Criador do Vem pra Rua é ligado ao PSDB paulista
O suposto envolvimento com o PSDB denunciado por integrantes de grupos pró-impeachment — como informou O DIA na sexta-feira — não é a única polêmica que atinge o movimento Vem pra Rua, do empresário paulista Rogerio Chequer.
Sua proximidade com tucanos não é secreta, como mostram fotos de seu perfil no Facebook. Menos claras, contudo, são as circunstâncias que o trouxeram de volta ao Brasil, após duas décadas nos Estados Unidos, como sócio de milionários. Nem o motivo de o seu nome aparecer, em 2012, na lista de clientes da americana Stratfor, uma empresa privada de inteligência e investigação, segundo o site Wikileaks.
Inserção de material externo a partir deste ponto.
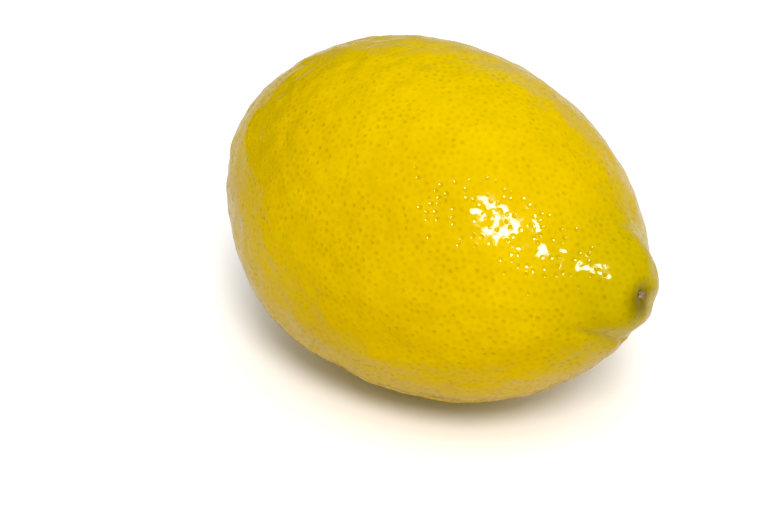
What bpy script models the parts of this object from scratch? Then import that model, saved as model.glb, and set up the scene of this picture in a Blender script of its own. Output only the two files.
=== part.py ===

Num texto no site do Vem pra Rua, Chequer explica que contratou boletins de conjuntura da Stratfor por interesse profissional. Nesse período, porém, segundo o próprio Chequer, ele não estava trabalhando.
O DIA o procurou ao longo da semana para que o empresário atendesse a reportagem e falasse sobre sua relação com a Stratfor e os tucanos. Chequer não atendeu, no entanto, as ligações.
Apologia à ditadura
Nas redes sociais, o perfil dos que defendem a volta dos militares ao poder não varia muito: xingamentos contra o PT, Lula e a Dilma; apologia aos “bons tempos” da ditadura militar; ofensas a homossexuais e, por vezes, exaltação de políticos de oposição ao governo, como os do PSDB e do clã Bolsonaro.
No Facebook, grupos com atuação no Rio se unem para articular em conjunto, como o Intervenção Militar Única Saída, que tem cerca de 4.500 integrantes. Com desempenho destacado, o Resistência RJ esteve no dia 15 de março em Copacabana, e depois puxou ato da Candelária até o Comando Militar do Leste para pedir “pessoalmente” o retorno dos militares ao poder.
“Não somos um país de idiotas. Ninguém em sã consciência defende ditadura, mas alguém precisa intervir”, argumentou, por e-mail, Ilze Papazian. No Facebook, ela administra o grupo Resistência RJ, com 18 integrantes. Entre eles, Eron Melo, conhecido como o Batman das manifestações. “Não defendemos nenhuma sigla partidária. Procuramos homens e projetos na política que levem o país ao rumo certo. Aécio ainda não usou todas as armas que possui”, escreveu Ilze.
A representante do grupo se disse contra casamento entre homossexuais e legalização do aborto e da maconha. Sobre a tortura na ditadura, resume: “mentira”. “O Brasil caminha para um sistema comunista de escravidão, cerceamento da liberdade de escolha e de opinião”, diz.